Monday, July 31, 2017

WBEZ: Is Notoriously Segregated Chicago Becoming More Integrated?

To really look at the point of this article, let's look at the Ashburn community of the south side. How truly integrated is this part of the city
But while the data suggests there are six more integrated communities in Chicago today than there were in the 1990s, the maps and the numbers don’t tell us if residents actually feel integrated.

That’s why we went to Ashburn, a middle-class community of 40,000 people located on Chicago’s Southwest Side. It’s almost in the suburbs, and feels like it, with row upon row of bungalow homes and manicured lawns.

Ashburn was nearly all white 27 years ago, but today it’s a mixed community of blacks, Latinos and whites. It’s also the only neighborhood in Chicago with a dominant black population to add black residents from 2000 to 2010, at a time when black people have been leaving the city in droves.

If you visited Ashburn in 1990, more than four in five Ashburn residents would have been white.

Now, it’s about half black, 38 percent Latino and 13 percent white.

Ashburn’s white population declined rapidly after black people began moving into the area in large numbers in the 1980s. Today, whites continue to leave, and blacks are still moving in, along with Latinos.
Like Chicago, Ashburn is divided by invisible racial lines.

It’s almost like there are two neighborhoods within the official community area, one predominantly black and segregated and the other largely Latino with most of the white population sprinkled in. On the east side of Ashburn, at Dan’s Soul Food, owner Dolph Norris says integration is happening in Ashburn, “but it’s basically still segregated.”
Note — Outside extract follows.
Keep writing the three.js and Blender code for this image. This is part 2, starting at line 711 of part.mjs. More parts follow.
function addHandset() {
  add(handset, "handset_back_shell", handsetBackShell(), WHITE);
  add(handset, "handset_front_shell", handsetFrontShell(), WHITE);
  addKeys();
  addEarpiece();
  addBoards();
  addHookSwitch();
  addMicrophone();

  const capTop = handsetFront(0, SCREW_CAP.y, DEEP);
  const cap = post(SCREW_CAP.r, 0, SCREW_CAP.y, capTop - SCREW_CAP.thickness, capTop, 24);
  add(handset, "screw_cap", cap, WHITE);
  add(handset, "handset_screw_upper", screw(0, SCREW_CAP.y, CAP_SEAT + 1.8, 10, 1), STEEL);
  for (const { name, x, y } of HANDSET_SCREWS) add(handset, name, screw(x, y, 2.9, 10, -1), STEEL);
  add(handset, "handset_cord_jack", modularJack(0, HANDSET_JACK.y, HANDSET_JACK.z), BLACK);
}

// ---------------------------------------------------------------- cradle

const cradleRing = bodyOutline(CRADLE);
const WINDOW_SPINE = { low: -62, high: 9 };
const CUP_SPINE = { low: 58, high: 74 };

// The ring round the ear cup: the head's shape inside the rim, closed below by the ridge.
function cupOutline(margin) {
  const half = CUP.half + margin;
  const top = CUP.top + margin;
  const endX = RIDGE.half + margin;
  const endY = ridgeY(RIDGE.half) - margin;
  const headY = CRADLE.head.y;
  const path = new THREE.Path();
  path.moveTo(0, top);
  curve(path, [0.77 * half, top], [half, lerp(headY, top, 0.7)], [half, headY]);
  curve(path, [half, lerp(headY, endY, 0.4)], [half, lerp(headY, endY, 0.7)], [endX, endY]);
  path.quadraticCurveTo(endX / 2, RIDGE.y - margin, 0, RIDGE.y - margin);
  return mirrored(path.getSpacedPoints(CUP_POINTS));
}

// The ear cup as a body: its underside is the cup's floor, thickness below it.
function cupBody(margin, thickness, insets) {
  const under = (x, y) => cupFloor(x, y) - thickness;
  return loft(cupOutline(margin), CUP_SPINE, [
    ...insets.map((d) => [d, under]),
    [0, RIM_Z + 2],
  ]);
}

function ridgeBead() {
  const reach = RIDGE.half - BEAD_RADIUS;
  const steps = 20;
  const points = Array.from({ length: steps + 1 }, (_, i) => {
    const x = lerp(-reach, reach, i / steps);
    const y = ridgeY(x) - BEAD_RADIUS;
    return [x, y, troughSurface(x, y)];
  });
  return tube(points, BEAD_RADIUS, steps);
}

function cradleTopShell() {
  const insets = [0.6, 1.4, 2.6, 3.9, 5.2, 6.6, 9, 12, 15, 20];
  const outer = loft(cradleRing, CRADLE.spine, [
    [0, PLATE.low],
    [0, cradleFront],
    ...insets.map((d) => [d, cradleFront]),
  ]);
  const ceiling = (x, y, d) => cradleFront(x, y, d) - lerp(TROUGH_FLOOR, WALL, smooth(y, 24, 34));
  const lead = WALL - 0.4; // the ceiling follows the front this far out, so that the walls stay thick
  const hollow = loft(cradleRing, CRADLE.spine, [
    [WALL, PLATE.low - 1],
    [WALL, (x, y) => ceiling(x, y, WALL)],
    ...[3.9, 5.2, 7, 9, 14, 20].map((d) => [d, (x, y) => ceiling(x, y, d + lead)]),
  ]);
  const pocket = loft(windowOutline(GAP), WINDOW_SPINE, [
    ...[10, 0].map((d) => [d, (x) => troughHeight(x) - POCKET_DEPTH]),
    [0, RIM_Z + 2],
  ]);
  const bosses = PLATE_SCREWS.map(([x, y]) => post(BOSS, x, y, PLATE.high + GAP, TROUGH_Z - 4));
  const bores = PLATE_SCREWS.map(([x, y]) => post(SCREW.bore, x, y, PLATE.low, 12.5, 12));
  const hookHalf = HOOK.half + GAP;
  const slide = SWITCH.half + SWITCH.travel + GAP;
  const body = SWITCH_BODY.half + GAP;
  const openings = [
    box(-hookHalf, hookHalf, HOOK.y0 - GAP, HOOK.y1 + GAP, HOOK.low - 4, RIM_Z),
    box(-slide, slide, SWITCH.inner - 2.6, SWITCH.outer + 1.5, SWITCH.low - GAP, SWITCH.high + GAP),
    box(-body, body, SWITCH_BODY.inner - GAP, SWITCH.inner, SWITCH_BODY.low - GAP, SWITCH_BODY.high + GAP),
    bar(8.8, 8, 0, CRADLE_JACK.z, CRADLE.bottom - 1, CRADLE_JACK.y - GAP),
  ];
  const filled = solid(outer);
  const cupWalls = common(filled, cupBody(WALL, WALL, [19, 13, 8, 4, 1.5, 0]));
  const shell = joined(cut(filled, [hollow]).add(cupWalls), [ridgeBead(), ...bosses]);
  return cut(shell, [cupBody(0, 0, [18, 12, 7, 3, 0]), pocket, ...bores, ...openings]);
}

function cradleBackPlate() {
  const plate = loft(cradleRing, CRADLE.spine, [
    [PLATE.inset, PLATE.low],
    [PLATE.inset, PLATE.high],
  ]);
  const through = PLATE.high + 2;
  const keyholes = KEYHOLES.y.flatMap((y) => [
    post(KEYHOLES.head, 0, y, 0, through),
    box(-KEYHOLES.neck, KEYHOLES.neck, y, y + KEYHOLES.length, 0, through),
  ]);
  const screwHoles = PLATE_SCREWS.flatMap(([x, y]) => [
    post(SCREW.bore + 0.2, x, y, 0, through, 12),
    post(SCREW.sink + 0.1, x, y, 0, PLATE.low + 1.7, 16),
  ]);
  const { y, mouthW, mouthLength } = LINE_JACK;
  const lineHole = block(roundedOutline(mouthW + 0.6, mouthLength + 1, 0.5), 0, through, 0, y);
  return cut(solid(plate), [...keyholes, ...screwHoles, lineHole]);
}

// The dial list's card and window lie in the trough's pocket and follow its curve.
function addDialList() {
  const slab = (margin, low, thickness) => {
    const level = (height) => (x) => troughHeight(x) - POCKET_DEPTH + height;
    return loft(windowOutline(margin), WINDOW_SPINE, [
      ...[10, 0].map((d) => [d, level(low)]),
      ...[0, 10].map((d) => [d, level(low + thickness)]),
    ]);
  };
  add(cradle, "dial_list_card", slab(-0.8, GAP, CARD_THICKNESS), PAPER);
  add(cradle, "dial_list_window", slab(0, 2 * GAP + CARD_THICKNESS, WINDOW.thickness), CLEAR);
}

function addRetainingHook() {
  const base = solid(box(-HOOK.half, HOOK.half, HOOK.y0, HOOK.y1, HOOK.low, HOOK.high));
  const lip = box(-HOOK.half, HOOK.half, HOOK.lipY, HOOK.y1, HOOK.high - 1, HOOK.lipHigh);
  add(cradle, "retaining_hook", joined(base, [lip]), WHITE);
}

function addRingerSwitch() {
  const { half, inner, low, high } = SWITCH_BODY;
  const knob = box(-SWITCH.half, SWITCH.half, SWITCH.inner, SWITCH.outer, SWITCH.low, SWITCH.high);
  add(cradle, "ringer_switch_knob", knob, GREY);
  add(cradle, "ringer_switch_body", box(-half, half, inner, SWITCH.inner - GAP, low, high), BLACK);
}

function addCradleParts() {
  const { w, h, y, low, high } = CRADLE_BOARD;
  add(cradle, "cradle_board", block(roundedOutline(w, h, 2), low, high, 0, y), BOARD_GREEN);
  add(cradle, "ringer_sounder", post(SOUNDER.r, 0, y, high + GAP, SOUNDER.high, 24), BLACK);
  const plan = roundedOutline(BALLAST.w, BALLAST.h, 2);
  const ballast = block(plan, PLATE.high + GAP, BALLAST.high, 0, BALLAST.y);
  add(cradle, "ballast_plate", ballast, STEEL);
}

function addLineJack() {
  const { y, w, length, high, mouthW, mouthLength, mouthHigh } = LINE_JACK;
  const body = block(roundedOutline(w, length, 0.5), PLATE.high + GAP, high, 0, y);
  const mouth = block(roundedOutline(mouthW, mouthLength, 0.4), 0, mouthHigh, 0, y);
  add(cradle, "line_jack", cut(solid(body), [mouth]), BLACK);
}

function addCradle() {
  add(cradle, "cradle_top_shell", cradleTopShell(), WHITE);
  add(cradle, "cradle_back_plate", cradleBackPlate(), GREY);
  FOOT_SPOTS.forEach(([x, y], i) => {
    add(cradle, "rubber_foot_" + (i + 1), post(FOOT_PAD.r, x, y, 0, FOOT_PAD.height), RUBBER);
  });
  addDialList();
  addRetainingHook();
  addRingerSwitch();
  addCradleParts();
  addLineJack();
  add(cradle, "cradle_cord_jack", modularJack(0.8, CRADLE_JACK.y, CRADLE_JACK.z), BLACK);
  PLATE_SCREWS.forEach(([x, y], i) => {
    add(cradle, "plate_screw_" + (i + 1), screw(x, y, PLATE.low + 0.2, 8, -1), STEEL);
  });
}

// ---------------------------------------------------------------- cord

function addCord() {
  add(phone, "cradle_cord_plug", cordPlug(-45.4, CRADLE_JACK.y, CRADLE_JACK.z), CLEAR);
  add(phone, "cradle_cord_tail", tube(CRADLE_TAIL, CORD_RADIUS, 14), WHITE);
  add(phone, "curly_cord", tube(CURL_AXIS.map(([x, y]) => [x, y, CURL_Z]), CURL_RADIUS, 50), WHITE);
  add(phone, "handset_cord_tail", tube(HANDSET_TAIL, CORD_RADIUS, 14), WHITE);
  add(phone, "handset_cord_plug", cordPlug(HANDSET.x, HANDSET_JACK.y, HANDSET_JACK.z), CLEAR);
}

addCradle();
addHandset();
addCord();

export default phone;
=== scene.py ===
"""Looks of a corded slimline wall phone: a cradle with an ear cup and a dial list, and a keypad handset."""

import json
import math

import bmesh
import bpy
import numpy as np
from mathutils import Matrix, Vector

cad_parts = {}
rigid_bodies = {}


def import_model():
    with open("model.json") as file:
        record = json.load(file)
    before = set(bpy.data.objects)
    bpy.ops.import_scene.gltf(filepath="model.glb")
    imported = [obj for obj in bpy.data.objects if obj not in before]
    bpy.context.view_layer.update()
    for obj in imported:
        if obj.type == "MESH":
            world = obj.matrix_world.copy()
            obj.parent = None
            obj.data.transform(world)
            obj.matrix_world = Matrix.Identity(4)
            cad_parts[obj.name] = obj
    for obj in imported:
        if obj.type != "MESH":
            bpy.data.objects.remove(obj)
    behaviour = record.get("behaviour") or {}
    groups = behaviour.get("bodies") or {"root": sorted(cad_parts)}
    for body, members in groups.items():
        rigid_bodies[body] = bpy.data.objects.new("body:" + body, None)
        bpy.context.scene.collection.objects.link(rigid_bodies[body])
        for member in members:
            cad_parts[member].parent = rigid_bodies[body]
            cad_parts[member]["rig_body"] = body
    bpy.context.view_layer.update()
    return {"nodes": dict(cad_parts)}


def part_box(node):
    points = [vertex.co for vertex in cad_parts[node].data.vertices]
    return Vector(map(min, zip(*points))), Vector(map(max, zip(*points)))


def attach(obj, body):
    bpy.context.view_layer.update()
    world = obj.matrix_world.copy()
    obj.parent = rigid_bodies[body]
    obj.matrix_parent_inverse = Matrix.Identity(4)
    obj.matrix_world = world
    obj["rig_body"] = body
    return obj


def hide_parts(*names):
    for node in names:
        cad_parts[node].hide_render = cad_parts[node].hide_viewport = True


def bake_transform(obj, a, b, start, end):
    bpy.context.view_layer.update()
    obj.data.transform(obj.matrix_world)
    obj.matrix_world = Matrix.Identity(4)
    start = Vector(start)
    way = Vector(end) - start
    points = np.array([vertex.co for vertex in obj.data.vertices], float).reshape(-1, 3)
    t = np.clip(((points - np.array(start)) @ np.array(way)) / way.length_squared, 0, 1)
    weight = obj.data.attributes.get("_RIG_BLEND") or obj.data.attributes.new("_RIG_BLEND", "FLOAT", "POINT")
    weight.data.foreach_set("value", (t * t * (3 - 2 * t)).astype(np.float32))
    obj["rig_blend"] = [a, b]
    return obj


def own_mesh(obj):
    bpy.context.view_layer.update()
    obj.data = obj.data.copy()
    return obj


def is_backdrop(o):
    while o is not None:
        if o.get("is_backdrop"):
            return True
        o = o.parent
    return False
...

“Hispanics [mostly] live west of Pulaski, and then African-Americans live east of Pulaski,” says Norris, who is black. “And you can tell by just walking and going to the parks.”
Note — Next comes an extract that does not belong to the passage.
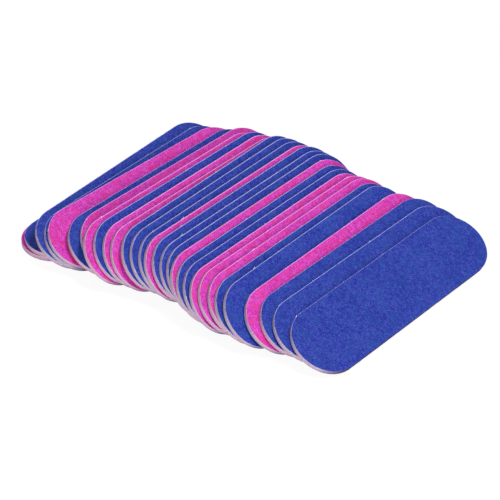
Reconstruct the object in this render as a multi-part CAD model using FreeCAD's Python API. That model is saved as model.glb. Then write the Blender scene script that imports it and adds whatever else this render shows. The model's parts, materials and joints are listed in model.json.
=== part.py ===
import FreeCAD, Part
import math
import os

# A set of thirty small double-sided emery boards, spread out like a pack of cards.
# Each board is a grey paperboard core with a sheet of abrasive paper glued on each face.
# The lowest boards lie flat. Every later one stands with one long edge on the table
# and leans back on the boards before it.
# Lengths are in millimetres and turns in degrees.
# X runs along the row, Y along the boards, Z is up, and the table is at zero.

# One board
BOARD_LENGTH = 78.0
BOARD_WIDTH = 20.4
CORE_THICKNESS = 1.1
PAPER_THICKNESS = 0.25
# The end is a little flatter than a half circle, and its corners a little tighter.
END_FLATTENING = 0.3
CORNER_TIGHTENING = 0.3

# The row
# Air left between two boards that rest on each other.
REST_CLEARANCE = 0.05
# Straight pieces that stand for each arc of the outline when two boards are tried for contact.
ARC_PIECES = 8

# One line for each board, from the lowest to the top one.
# First its step along the row from the board before, then how far it is pushed along its length,
# both in shares of the board thickness. Then its turn on the table and its lean.
FAN_SHARES = (
    (0.00, -1.9, -1.25, 0),
    (-0.55, -1.3, 3.25, 0),
    (3.25, -2.9, 2.50, 30),
    (2.40, -2.6, 0.75, 30),
    (1.90, -2.8, -2.25, 30),
    (3.00, -1.5, -0.75, 35),
    (1.65, -0.2, -1.25, 38),
    (1.75, -2.2, -0.50, 45),
    (1.30, -1.2, -0.50, 47),
    (1.70, -0.7, -0.25, 47),
    (1.55, -0.4, -0.50, 48),
    (1.45, 0.3, 1.00, 49),
    (1.55, 0.8, 0.75, 50),
    (1.60, 1.3, 0.75, 50),
    (1.65, 1.2, 0.00, 50),
    (1.70, 1.6, 0.25, 48),
    (1.65, 1.8, 0.25, 48),
    (1.50, 1.9, 0.25, 48),
    (1.60, 1.1, 0.00, 49),
    (2.00, 0.7, 0.00, 47),
    (1.75, 0.7, 0.00, 46),
    (1.65, 0.5, 0.25, 46),
    (2.10, 0.9, -0.25, 43),
    (1.90, 1.3, 0.25, 42),
    (1.80, 1.1, 0.00, 42),
    (1.70, 1.3, 0.50, 42),
    (3.80, 3.2, 0.25, 37),
    (3.05, 4.3, -0.75, 34),
    (3.35, 4.5, -1.00, 29),
    (3.90, 4.7, -0.75, 26),
)

BOARD_THICKNESS = CORE_THICKNESS + 2 * PAPER_THICKNESS
ALONG_Y = FreeCAD.Vector(0, 1, 0)
ALONG_Z = FreeCAD.Vector(0, 0, 1)


def end_geometry():
    """Radii and centres of the three arcs of one end, the far one."""
    half_width = BOARD_WIDTH / 2
    end_radius = half_width + END_FLATTENING
    corner_radius = half_width - CORNER_TIGHTENING
    end_centre = BOARD_LENGTH / 2 - end_radius
    corner_side = half_width - corner_radius
    reach = math.sqrt((end_radius - corner_radius) ** 2 - corner_side ** 2)
    corner_centre = end_centre + reach
    meeting_angle = math.degrees(math.atan2(corner_side, reach))
    return end_radius, corner_radius, end_centre, corner_side, corner_centre, meeting_angle


def end_arcs():
    """The arcs of the far end from its +X side to its -X side: centre, radius, first and last angle."""
    end_radius, corner_radius, end_centre, corner_side, corner_centre, meeting_angle = end_geometry()
    quarter = 90.0
    return (
        (corner_side, corner_centre, corner_radius, 0.0, quarter - meeting_angle),
        (0.0, end_centre, end_radius, quarter - meeting_angle, quarter + meeting_angle),
        (-corner_side, corner_centre, corner_radius, quarter + meeting_angle, 2 * quarter),
    )


def on_circle(centre_x, centre_y, radius, angle):
    turn = math.radians(angle)
    return centre_x + radius * math.cos(turn), centre_y + radius * math.sin(turn)


def outline_points():
    """The board's outline as corner points, anticlockwise."""
    far_end = []
    for centre_x, centre_y, radius, first, last in end_arcs():
        for piece in range(ARC_PIECES):
            angle = first + (last - first) * piece / ARC_PIECES
            far_end.append(on_circle(centre_x, centre_y, radius, angle))
    far_end.append((-BOARD_WIDTH / 2, far_end[0][1]))
    near_end = [(-x, -y) for x, y in far_end]
    return far_end + near_end


def outline_wire(height):
    """The same outline as true arcs and two straight long edges."""
    edges = []
    for side in (1, -1):
        arcs = []
        for centre_x, centre_y, radius, first, last in end_arcs():
            ends = []
            for angle in (first, (first + last) / 2, last):
                x, y = on_circle(centre_x, centre_y, radius, angle)
                ends.append(FreeCAD.Vector(side * x, side * y, height))
            arcs.append(Part.Arc(*ends).toShape())
        edges.extend(arcs)
        corner = arcs[-1].Vertexes[-1].Point
        if side == 1:
            far_corner = corner
    first_corner = edges[0].Vertexes[0].Point
    edges.append(Part.makeLine(far_corner, edges[3].Vertexes[0].Point))
    edges.append(Part.makeLine(corner, first_corner))
    return Part.Wire(Part.__sortEdges__(edges))


def sheet(bottom, thickness):
    """One layer of the board, with its underside at the given height."""
    face = Part.Face(outline_wire(bottom))
    return face.extrude(FreeCAD.Vector(0, 0, thickness))


def core():
    return sheet(PAPER_THICKNESS, CORE_THICKNESS)


def papers():
    lower = sheet(0, PAPER_THICKNESS)
    upper = sheet(PAPER_THICKNESS + CORE_THICKNESS, PAPER_THICKNESS)
    return Part.makeCompound([lower, upper])


def board_point(point, height, place):
    """A point of the board, given across, along and above its underside, put where the board lies."""
    across, along = point
    x, y, z, turn, lean = place
    lean = math.radians(lean)
    turn = math.radians(turn)
    out = across * math.cos(lean) + height * math.sin(lean)
    up = height * math.cos(lean) - across * math.sin(lean)
    return (
        x + out * math.cos(turn) - along * math.sin(turn),
        y + out * math.sin(turn) + along * math.cos(turn),
        z + up,
    )


def face_height(place, height, x, y):
    """Height of the board's face above the point x, y of the table."""
    origin = board_point((0, 0), height, place)
    turn = math.radians(place[3])
    slope = math.tan(math.radians(place[4]))
    outward = (x - origin[0]) * math.cos(turn) + (y - origin[1]) * math.sin(turn)
    return origin[2] - outward * slope


def clipped(subject, clipper):
    """The part of one flat convex outline that lies inside another."""
    kept = subject
    for start, end in zip(clipper, clipper[1:] + clipper[:1]):
        side_x, side_y = end[0] - start[0], end[1] - start[1]
        sides = [side_x * (y - start[1]) - side_y * (x - start[0]) for x, y in kept]
        inside = []
        for number, point in enumerate(kept):
            here = sides[number]
            before = sides[number - 1]
            if here * before < 0:
                previous = kept[number - 1]
                part = before / (before - here)
                inside.append((
                    previous[0] + (point[0] - previous[0]) * part,
                    previous[1] + (point[1] - previous[1]) * part,
                ))
            if here >= 0:
                inside.append(point)
        kept = inside
        if not kept:
            break
    return kept


def seen_from_above(outline, height, place):
    return [board_point(point, height, place)[:2] for point in outline]


def rest_height(outline, place, earlier):
    """How high the board's middle line stands when it is let down on the table and on earlier boards."""
    x, y, z, turn, lean = place
    height = BOARD_WIDTH / 2 * math.sin(math.radians(lean))
    underside = seen_from_above(outline, 0, place)
    for other in earlier:
        top = seen_from_above(outline, BOARD_THICKNESS, other)
        for point in clipped(underside, top):
            gap = face_height(place, 0, *point) - face_height(other, BOARD_THICKNESS, *point)
            height = max(height, REST_CLEARANCE - gap)
    return height


def fan_places():
    """Where each board lies: the middle of its underside, its turn and its lean."""
    outline = outline_points()
    places = []
    foot = 0.0
    for step_share, push_share, turn, lean in FAN_SHARES:
        foot = foot + step_share * BOARD_THICKNESS
        push = push_share * BOARD_THICKNESS
        reach = BOARD_WIDTH / 2 * math.cos(math.radians(lean))
        x = foot - reach * math.cos(math.radians(turn))
        y = push - reach * math.sin(math.radians(turn))
        place = (x, y, 0.0, turn, lean)
        height = rest_height(outline, place, places)
        places.append((x, y, height, turn, lean))
    return places


def laid(shape, place):
    x, y, z, turn, lean = place
    rotation = FreeCAD.Rotation(ALONG_Z, turn) * FreeCAD.Rotation(ALONG_Y, lean)
    moved = shape.copy()
    moved.Placement = FreeCAD.Placement(FreeCAD.Vector(x, y, z), rotation)
    return moved


def build():
    parts = {}
    for number, place in enumerate(fan_places(), start=1):
        parts["board_%02d_core" % number] = laid(core(), place)
        parts["board_%02d_papers" % number] = laid(papers(), place)
    box = Part.makeCompound(list(parts.values())).optimalBoundingBox(False)
    shift = FreeCAD.Vector(-box.Center.x, -box.Center.y, -box.ZMin)
    os.makedirs("parts", exist_ok=True)
    for name, shape in parts.items():
        shape.translate(shift)
        shape.exportStep("parts/%s.step" % name)


build()
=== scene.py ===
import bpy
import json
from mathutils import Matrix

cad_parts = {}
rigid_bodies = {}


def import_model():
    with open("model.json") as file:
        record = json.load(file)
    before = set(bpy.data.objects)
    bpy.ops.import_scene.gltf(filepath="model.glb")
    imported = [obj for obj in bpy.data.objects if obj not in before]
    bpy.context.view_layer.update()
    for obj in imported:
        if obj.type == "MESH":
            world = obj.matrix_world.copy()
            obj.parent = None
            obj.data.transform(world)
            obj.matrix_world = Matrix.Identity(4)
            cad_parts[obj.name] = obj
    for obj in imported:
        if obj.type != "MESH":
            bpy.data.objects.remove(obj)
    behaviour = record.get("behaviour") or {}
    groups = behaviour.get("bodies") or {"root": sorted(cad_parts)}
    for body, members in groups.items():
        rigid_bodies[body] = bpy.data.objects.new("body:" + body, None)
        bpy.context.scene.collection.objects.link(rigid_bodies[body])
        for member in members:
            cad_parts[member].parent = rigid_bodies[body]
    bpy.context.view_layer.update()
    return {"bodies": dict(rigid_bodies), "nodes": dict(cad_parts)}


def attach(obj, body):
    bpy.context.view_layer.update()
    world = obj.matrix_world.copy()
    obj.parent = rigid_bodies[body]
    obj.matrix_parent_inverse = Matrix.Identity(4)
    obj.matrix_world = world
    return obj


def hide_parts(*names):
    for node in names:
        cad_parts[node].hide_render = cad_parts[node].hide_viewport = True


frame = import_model()

import json
import math
import random

import bpy
from mathutils import Matrix, Vector

# THE BLANK
# Every board of the set is the same flat blank, die-cut in one stroke from a laminated sheet,
# so all its layers share one outline: two straight long edges and full round ends.
# The lowest boards lie flat and the others lean back on them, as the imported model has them.
MM = 0.001
BOARDS = len(frame["bodies"])
END_RADIUS = 10.5 * MM
CORNER_RADIUS = 9.9 * MM
RIM_STEP = 0.6 * MM
QUARTER_TURN = math.pi / 2
# A face whose normal leans less than this towards the flat face's normal is part of the wall.
WALL_LEAN = 0.1
# The upper face of each board, from the lowest to the top one. The other colour is underneath.
UPPER_FACES = (
    "pink blue blue blue pink blue pink pink blue pink "
    "pink blue blue blue pink blue blue blue pink blue "
    "blue pink pink pink blue blue pink blue blue blue"
).split()
# How fast the chipping fades from the left edge round the ends, and the left wall's share of
# painted shade.
CHIP_FALL = 8
LEFT_SHADE_SHARE = 0.5


def board_directions(mesh):
    """The board's own directions, read from its flat faces: across, along and out of its top."""
    by_area = sorted(mesh.polygons, key=lambda face: face.area, reverse=True)
    out = by_area[0].normal.copy()
    if out.z < 0:
        out.negate()
    across = next(face.normal.copy() for face in by_area if abs(face.normal.dot(out)) < WALL_LEAN)
    if across.x < 0:
        across.negate()
    return across, out.cross(across), out


def extent(mesh, direction):
    """Lowest and highest place of a mesh along a direction."""
    heights = [direction.dot(vertex.co) for vertex in mesh.vertices]
    return min(heights), max(heights)


def board_place(number):
    """Where a board's middle lies, how it is turned and its sizes, read from its packed core."""
    core = frame["nodes"]["board_%02d_core" % number].data
    papers = frame["nodes"]["board_%02d_papers" % number].data
    directions = board_directions(core)
    middle = Vector((0, 0, 0))
    sizes = []
    for direction in directions:
        low, high = extent(core, direction)
        middle += direction * (low + high) / 2
        sizes.append(high - low)
    low, high = extent(papers, directions[2])
    turn = Matrix([list(direction) for direction in directions]).transposed()
    return Matrix.Translation(middle) @ turn.to_4x4(), sizes, high - low


places = {}
for number in range(1, BOARDS + 1):
    places[number], core_sizes, board_thickness = board_place(number)
board_width, board_length, core_thickness = core_sizes
paper_thickness = (board_thickness - core_thickness) / 2


def blank_rim():
    """Points of the outline with their outward directions, up the right side and down the left."""
    corner_side = board_width / 2 - CORNER_RADIUS
    end_centre = board_length / 2 - END_RADIUS
    corner_reach = math.sqrt((END_RADIUS - CORNER_RADIUS) ** 2 - corner_side ** 2)
    corner_centre = end_centre + corner_reach
    meeting = QUARTER_TURN - math.atan2(corner_side, corner_reach)
    upper = []
    for centre_x, centre_y, radius, first, last in (
        (corner_side, corner_centre, CORNER_RADIUS, 0.0, meeting),
        (0.0, end_centre, END_RADIUS, meeting, QUARTER_TURN),
    ):
        pieces = max(2, round(radius * (last - first) / RIM_STEP))
        for piece in range(1 if upper else 0, pieces + 1):
            angle = first + (last - first) * piece / pieces
            out_x, out_y = math.cos(angle), math.sin(angle)
            upper.append((centre_x + radius * out_x, centre_y + radius * out_y, out_x, out_y))
    pieces = round(2 * corner_centre / RIM_STEP)
    straight = [
        (board_width / 2, corner_centre * (2 * piece / pieces - 1), 1.0, 0.0)
        for piece in range(1, pieces)
    ]
    lower = [(x, -y, out_x, -out_y) for x, y, out_x, out_y in reversed(upper)]
    right = lower + straight + upper
    left = [(-x, y, -out_x, out_y) for x, y, out_x, out_y in reversed(right[1:-1])]
    return right + left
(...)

Loury says that while Ashburn is a diverse community, he takes “integration” to mean a more substantial mixing of people of different groups.

“Essentially what we're seeing [in Ashburn] is that they're all in the same space defined by a border, but they're not necessarily living amongst one another,” he says.

You can see the divisions between blacks and Latinos on a map of Ashburn — and you can also see them by walking around the community, according to Fernando Serna, who is Mexican-American and owns an auto body shop in Ashburn.

Serna says there’s a vibe in the neighborhood he calls: “You do your thing and I do my thing.”
So two or more groups merely living in a community area but in different parts isn't integration. It's not many different ethnicities living on the same block.